I Thought The Future Would Be Cooler draws from a weird well of ADD influences: 80s Japanese electronic reggae (Sandii & The Sunsetz, Haruomi Hosono), 70s and 80s post-punk and no wave (Family Fodder, The Waitresses, Suburban Lawns, Killing Joke, A Certain Ratio, Devo), Norwegian disco (Todd Terje, Lindstrøm, Prins Thomas), Grand Royal Records-era alternative music (Cibbo Matto, Luscious Jackson, Money Mark).

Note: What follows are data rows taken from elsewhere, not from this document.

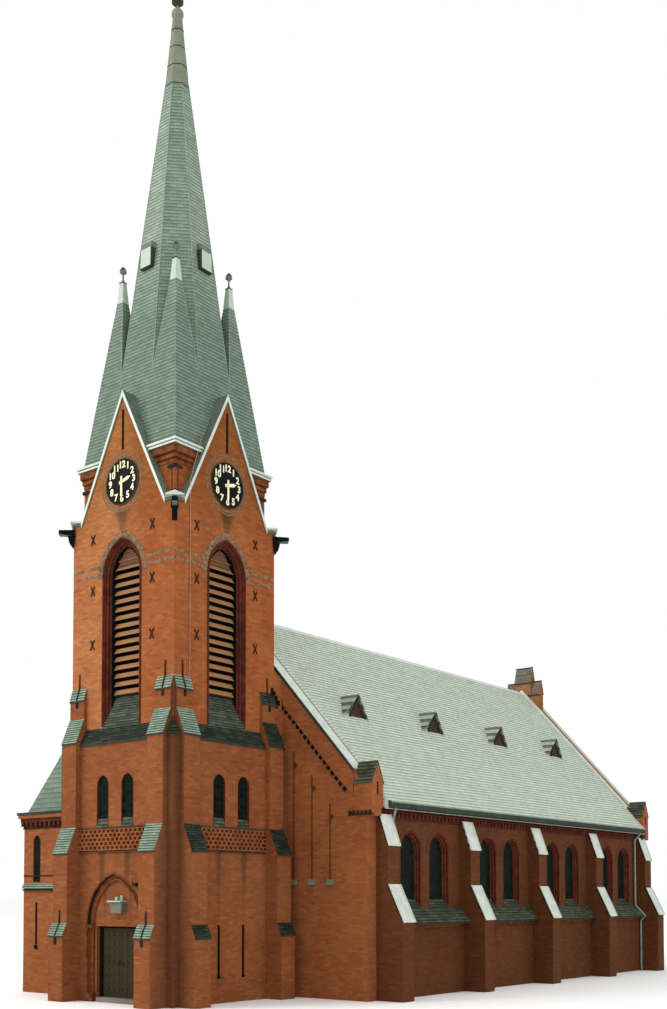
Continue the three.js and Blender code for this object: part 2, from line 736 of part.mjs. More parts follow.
addMesh(church, "tower_front_wall_left", frontLeft, brick);
addMesh(church, "tower_front_wall_right", frontRight, brick);
addMesh(church, "tower_front_wall_over_door", frontOver, brick);
addMesh(church, "tower_right_wall", sideWall(true).rotate([0, 0, 90]), brick);
addMesh(church, "tower_left_wall", leftSide, brick);
addMesh(church, "tower_back_wall", backWall(), brick);
addMesh(church, "church_floor", floor(), stone);
addMesh(church, "door_leaf_left", doorLeaf(-1), oak);
addMesh(church, "door_leaf_right", doorLeaf(1), oak);

const sides = [["front", 0], ["right", 90], ["back", 180], ["left", 270]];
for (const [name, turn] of sides) {
  const face = new THREE.Group();
  face.rotation.z = THREE.MathUtils.degToRad(turn);
  church.add(face);
  const open = name !== "back";
  addMesh(face, `belfry_wall_${name}`, belfryWall(open), brick);
  if (open) addMesh(face, `louvres_${name}`, louvres(), louvreWood);
  addMesh(face, `corner_block_${name}`, cornerBlock(), brick);
  addMesh(face, `hour_hand_${name}`, hand(420, 130, 96, 8, 75), gilt);
  addMesh(face, `minute_hand_${name}`, hand(600, 180, 76, 26, 180), gilt);
}
addMesh(church, "gable_copings", gableCopings(), zinc);
addMesh(church, "spire_roof", spireRoof(), slate);
addMesh(church, "spire_point", spirePoint(), zinc);

addMesh(church, "nave_west_gable", westGable(), brick);
addMesh(church, "nave_east_gable", eastGable(), brick);
const halves = [["right", 1], ["left", -1]];
for (const [name, side] of halves) {
  const place = (made) => (side > 0 ? made : made.mirror([1, 0, 0]));
  addMesh(church, `nave_wall_${name}`, place(naveWall()), brick);
  addMesh(church, `nave_buttresses_${name}`, place(buttressRow()), brick);
  addMesh(church, `nave_roof_${name}`, place(roofSlope()), paleSlate);
  const inner = nave.half - nave.wall - seat;
  const sheet = box(inner - glassThick, inner, 3900, 24300, 2850, 6000);
  addMesh(church, `nave_glass_${name}`, place(sheet), glass);
}

const towerPane = box(-900, 900, seat - inside, glassThick - inside, 5500, 7450);
addMesh(church, "tower_glass_front", towerPane, glass);
addMesh(church, "tower_glass_right", towerPane.rotate([0, 0, 90]), glass);
const eastPane = nave.east - nave.gableWall - seat;
addMesh(church, "nave_glass_east", box(-2400, 2400, eastPane - glassThick, eastPane, 3300, 7700), glass);
addMesh(church, "annex_wall", annexWall(), brick);
addMesh(church, "annex_roof", annexRoof(), slate);

export default church;
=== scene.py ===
"""Dresses a brick church: mouldings, slates, sheet metal, clock faces, doors and glass."""

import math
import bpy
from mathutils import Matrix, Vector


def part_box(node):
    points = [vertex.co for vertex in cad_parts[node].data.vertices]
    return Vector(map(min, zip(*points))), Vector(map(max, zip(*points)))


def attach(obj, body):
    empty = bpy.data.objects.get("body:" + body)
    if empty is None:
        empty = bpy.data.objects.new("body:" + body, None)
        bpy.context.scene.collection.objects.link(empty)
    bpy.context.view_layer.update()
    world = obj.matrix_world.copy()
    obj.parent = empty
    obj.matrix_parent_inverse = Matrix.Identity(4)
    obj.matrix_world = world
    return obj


bl_info = {
    "name": "Gabled Church",
    "version": (1, 0, 0),
    "blender": (4, 5, 0),
    "location": "View3D > Sidebar > Church",
    "description": "Adds the brickwork, slates, joinery and metalwork of a church to its solids",
    "category": "Add Mesh",
}

import bpy
from bpy.props import FloatProperty, FloatVectorProperty, IntProperty, PointerProperty
from mathutils import Matrix, Vector

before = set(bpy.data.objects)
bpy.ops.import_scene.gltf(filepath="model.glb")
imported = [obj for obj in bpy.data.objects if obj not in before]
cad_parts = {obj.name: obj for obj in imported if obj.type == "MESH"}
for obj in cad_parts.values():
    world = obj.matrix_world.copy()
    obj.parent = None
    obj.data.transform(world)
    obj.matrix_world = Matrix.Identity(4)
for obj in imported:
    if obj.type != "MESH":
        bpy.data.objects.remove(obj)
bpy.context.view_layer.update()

# The tower's axis, from the point of its spire
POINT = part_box("spire_point")
AXIS = (POINT[0] + POINT[1]) / 2
PLACE = Matrix.Translation((0, AXIS.y, 0))

# Frame sizes of the tower, measured from its axis
BELFRY = -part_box("belfry_wall_left")[0].x - 0.09
BASE = 2.64
SHOULDER = 8.41
BASE_TOP = 8.90
DIAL_Z = 16.896
EAVE = 17.784
GABLE_APEX = 19.944
SPIRE_APEX = 34.32
SPIRE_PITCH = 0.1317
SPIRE_RING = 31.3
PINNACLE_APEX = 24.6
PINNACLE_OFFSET = 1.28
CORNER_BUTTRESS = (1.68, 2.376)
BETWEEN_BUTTRESSES = (-1.67, 1.67)

# Its openings: half width, foot, height of the springing and rise of the head
SOUND = (0.883, 8.95, 13.85, 1.2)
LANCET = (0.278, 5.64, 7.0, 0.32)
LANCET_X = 0.583
PORTAL = (1.32, 0.16, 2.52, 1.64)

# Frame sizes of the nave and the annex
NAVE = 5.98
NAVE_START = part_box("nave_roof_right")[0].y - AXIS.y
NAVE_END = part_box("nave_roof_right")[1].y - AXIS.y
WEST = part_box("nave_west_gable")[1].y - AXIS.y - 0.72
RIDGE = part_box("nave_roof_right")[1].z
ROOF_PITCH = 1.112
GUTTER = 6.278
BAY = 5.19
FIRST_BUTTRESS = 3.362
BUTTRESS = 0.65
LEDGE_TOP = 3.01
WINDOW = (0.655, LEDGE_TOP, 4.94, 0.69)
WINDOW_X = 0.893
ANNEX_LEFT = 6.07
ANNEX_FRONT = -1.49
ANNEX_TOP = 6.38
ANNEX_INNER = -3.40

THREE_SIDES = (0, 1, 3)
FOUR_SIDES = (0, 1, 2, 3)
MIRROR_X = Matrix.Scale(-1, 4, (1, 0, 0))
MIRROR_Y = Matrix.Scale(-1, 4, (0, 1, 0))
ACROSS_CORNER = Matrix(((0, -1, 0, 0), (-1, 0, 0, 0), (0, 0, 1, 0), (0, 0, 0, 1)))
WHITE = (1, 1, 1)
BLACK_TO_WHITE = ((0, 0, 0), WHITE, (0.5, 0.5, 0.5))


def deselect():
    if bpy.context.mode != "OBJECT":
        bpy.ops.object.mode_set(mode="OBJECT")
    bpy.ops.object.select_all(action="DESELECT")


def only(*pieces):
    deselect()
    for piece in pieces:
        piece.select_set(True)
    bpy.context.view_layer.objects.active = pieces[-1]


def edit(piece):
    """Edit mode with all of a piece selected."""
    only(piece)
    bpy.ops.object.mode_set(mode="EDIT")
    bpy.ops.mesh.select_mode(type="VERT")
    bpy.ops.mesh.select_all(action="SELECT")


def leave():
    bpy.ops.object.mode_set(mode="OBJECT")


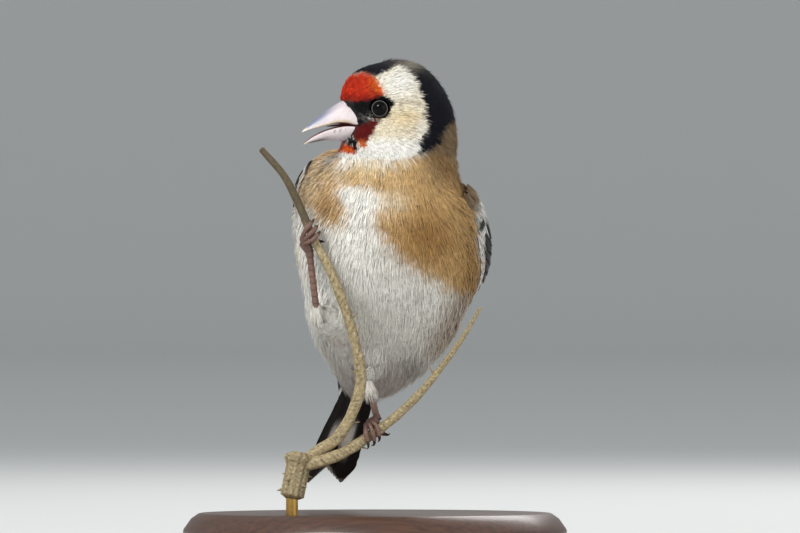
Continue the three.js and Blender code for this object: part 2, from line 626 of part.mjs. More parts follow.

YACHT was first created in 2002, as a design studio operating under the acronym “Young Americans Challenging High Technology.” As technology became more evenly distributed, YACHT transformed into a word representing everything Jona and Claire touch, each medium informing the next. More traditional artists tend to compartmentalize their efforts, but like an adolescent trying on identities, from 2002-2015 YACHT have shapeshifted: from solo laptop performer to wacked-out performance artists, from harsh electronic comedians to composers, from a two-piece avant-garde karaoke group to a four-piece a no-wave broken disco band, all while working as commissioned artists, writers, editors, and speakers for organizations like TEDx, WIRED, MoMA, Rhizome, VICE, and more. The common thread: Claire and Jona’s distinct amalgamation of cynicism, optimism, and attention to the special details that keep their work interesting and idiosyncratic.
If you’re confused by YACHT, either look closer or zoom out. There’s a decade-plus of work to sift through: joke websites, videos somehow seen by millions, subversive design projects, texts, one-time-only events, and more live shows around the world than should be counted at this point.